┌──

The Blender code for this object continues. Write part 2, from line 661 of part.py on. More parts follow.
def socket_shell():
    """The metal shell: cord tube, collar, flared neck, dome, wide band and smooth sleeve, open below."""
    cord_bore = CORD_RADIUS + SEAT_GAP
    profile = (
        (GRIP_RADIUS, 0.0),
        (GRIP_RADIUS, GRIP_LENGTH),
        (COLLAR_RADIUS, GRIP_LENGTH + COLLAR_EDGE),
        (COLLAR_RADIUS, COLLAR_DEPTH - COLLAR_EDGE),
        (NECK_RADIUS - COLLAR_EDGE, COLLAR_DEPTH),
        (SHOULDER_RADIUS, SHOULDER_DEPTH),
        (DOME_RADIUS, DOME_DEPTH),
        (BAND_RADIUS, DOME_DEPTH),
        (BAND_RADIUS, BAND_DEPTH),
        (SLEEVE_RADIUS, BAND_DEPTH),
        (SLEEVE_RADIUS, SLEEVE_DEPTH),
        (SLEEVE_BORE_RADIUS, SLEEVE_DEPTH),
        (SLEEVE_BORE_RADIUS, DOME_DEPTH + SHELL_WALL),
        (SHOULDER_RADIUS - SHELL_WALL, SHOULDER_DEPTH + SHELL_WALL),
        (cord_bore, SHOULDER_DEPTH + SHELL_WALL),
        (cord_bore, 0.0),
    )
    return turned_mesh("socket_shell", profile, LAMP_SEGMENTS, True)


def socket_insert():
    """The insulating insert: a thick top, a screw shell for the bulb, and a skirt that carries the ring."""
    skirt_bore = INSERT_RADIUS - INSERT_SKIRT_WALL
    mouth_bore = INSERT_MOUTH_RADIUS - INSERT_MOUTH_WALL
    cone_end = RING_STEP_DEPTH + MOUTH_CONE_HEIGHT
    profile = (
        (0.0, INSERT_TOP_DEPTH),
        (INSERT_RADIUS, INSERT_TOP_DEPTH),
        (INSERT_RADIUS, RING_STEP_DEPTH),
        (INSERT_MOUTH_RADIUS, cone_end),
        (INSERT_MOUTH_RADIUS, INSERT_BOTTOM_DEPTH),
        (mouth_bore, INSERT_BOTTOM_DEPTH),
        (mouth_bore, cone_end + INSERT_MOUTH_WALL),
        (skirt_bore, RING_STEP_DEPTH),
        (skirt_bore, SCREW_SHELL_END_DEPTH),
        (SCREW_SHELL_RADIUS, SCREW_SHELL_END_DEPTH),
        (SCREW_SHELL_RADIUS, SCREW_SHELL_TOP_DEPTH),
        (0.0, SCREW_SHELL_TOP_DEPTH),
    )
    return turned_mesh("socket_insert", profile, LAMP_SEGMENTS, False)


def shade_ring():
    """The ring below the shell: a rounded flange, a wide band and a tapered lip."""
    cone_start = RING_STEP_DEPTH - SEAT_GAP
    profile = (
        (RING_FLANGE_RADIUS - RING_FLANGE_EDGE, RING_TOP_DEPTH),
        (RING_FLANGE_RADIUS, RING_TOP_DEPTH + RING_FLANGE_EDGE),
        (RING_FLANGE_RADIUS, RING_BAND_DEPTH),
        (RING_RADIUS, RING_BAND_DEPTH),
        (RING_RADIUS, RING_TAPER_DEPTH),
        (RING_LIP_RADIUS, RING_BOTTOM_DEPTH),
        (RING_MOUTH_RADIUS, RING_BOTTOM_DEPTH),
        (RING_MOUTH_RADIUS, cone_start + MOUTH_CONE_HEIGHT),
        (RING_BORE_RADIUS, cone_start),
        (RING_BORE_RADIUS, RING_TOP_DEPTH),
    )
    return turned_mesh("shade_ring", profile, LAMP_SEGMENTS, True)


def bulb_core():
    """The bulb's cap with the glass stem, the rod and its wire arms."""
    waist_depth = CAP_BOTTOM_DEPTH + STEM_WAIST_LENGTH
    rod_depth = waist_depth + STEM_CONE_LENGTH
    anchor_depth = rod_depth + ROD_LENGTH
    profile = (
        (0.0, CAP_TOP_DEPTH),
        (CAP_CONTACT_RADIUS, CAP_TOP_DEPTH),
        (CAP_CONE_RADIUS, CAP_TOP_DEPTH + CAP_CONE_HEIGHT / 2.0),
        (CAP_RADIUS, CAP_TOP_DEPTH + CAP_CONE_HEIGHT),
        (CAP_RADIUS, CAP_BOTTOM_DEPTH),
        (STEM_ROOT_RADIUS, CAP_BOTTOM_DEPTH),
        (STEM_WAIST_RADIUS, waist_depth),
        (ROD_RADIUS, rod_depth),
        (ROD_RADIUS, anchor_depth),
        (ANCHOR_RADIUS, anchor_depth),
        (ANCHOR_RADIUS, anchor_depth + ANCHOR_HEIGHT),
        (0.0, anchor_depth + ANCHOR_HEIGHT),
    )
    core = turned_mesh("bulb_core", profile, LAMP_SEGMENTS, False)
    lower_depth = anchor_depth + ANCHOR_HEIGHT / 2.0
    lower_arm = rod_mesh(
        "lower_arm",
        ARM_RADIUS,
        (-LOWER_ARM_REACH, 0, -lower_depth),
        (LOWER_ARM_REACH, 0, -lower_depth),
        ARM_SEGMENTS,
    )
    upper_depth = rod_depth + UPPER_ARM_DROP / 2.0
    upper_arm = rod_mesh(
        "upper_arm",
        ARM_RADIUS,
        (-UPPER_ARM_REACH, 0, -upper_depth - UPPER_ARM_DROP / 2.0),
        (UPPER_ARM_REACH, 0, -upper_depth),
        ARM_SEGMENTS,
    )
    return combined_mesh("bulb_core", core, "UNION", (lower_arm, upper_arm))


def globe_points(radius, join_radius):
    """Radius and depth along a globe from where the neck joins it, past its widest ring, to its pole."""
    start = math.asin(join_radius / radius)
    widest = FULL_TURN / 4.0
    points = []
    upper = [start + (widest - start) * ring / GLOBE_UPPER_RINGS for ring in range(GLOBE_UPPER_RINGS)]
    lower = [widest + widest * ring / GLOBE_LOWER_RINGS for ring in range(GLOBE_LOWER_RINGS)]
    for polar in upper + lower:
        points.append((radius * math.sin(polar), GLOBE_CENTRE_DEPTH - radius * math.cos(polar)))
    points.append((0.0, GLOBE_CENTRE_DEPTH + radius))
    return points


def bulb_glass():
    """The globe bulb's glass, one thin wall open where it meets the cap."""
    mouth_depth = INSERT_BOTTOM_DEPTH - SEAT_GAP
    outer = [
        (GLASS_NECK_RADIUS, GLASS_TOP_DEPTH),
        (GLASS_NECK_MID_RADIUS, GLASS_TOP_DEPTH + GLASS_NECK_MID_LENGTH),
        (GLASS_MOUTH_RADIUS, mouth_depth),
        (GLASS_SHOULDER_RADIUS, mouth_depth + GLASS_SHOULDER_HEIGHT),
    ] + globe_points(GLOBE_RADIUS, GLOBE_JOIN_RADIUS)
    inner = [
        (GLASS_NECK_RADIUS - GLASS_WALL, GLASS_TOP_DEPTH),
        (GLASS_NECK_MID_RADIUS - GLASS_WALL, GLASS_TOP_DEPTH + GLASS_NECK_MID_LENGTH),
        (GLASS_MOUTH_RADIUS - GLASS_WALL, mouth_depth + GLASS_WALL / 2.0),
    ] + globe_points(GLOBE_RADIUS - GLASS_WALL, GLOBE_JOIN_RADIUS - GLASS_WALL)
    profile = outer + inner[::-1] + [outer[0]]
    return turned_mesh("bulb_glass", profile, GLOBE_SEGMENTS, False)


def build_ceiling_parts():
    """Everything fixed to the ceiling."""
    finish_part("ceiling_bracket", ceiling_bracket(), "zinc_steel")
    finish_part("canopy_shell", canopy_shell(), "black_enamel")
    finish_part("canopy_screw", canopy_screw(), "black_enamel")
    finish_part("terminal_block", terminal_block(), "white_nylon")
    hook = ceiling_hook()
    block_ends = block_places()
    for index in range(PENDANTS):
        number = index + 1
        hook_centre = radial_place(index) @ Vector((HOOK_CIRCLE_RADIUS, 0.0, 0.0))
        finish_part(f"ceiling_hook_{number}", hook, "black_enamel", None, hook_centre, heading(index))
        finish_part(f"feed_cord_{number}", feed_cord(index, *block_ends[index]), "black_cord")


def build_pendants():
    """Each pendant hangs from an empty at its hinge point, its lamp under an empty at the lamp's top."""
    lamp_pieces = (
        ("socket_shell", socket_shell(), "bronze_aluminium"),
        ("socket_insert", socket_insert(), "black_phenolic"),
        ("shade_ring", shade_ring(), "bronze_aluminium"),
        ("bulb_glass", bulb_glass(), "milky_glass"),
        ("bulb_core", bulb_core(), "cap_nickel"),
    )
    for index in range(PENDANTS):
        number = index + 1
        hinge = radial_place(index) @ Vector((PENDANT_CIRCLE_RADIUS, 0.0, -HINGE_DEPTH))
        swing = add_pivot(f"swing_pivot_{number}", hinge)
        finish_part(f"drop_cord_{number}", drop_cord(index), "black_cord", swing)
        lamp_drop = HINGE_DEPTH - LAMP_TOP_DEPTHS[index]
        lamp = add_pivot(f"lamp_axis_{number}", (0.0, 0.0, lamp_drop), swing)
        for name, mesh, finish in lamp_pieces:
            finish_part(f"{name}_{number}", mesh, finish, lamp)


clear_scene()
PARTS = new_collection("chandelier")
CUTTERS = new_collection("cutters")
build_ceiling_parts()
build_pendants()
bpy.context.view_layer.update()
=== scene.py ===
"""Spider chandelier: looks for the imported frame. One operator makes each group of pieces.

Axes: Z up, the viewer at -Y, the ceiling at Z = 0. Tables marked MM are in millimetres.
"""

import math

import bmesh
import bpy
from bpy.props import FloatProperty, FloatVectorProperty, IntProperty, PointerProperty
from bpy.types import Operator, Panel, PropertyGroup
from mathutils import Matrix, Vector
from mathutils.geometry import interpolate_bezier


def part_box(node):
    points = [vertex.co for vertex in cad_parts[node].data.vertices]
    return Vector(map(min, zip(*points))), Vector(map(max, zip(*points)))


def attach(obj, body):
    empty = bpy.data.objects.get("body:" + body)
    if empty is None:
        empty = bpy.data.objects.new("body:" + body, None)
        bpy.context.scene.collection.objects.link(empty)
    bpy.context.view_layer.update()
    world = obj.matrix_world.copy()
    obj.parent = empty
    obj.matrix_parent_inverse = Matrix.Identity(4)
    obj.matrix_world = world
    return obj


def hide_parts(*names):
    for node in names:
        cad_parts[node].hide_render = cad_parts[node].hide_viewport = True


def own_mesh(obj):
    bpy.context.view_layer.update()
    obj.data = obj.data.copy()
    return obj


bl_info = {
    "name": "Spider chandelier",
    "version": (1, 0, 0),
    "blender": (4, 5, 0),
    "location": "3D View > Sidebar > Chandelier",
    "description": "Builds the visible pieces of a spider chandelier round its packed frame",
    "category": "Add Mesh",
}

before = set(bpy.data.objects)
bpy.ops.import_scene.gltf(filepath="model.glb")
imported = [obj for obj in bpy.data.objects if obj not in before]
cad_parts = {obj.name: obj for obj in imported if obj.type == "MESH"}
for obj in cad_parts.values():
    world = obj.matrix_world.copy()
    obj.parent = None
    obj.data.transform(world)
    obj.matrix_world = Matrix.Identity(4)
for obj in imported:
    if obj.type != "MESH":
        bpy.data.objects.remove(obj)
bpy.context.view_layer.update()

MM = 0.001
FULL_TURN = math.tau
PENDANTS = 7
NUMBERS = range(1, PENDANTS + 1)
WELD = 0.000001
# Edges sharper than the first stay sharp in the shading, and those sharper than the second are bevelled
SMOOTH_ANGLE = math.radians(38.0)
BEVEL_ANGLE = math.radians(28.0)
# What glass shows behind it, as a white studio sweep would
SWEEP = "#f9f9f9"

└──

- [Objective]: Transcribe each line of the data above, unaltered, from the one where "clear_scene()" appears to the one where "points = [vertex.co" appears, inclusive of both.

- [Result for this exercise]:
clear_scene()
PARTS = new_collection("chandelier")
CUTTERS = new_collection("cutters")
build_ceiling_parts()
build_pendants()
bpy.context.view_layer.update()
=== scene.py ===
"""Spider chandelier: looks for the imported frame. One operator makes each group of pieces.

Axes: Z up, the viewer at -Y, the ceiling at Z = 0. Tables marked MM are in millimetres.
"""

import math

import bmesh
import bpy
from bpy.props import FloatProperty, FloatVectorProperty, IntProperty, PointerProperty
from bpy.types import Operator, Panel, PropertyGroup
from mathutils import Matrix, Vector
from mathutils.geometry import interpolate_bezier


def part_box(node):
    points = [vertex.co for vertex in cad_parts[node].data.vertices]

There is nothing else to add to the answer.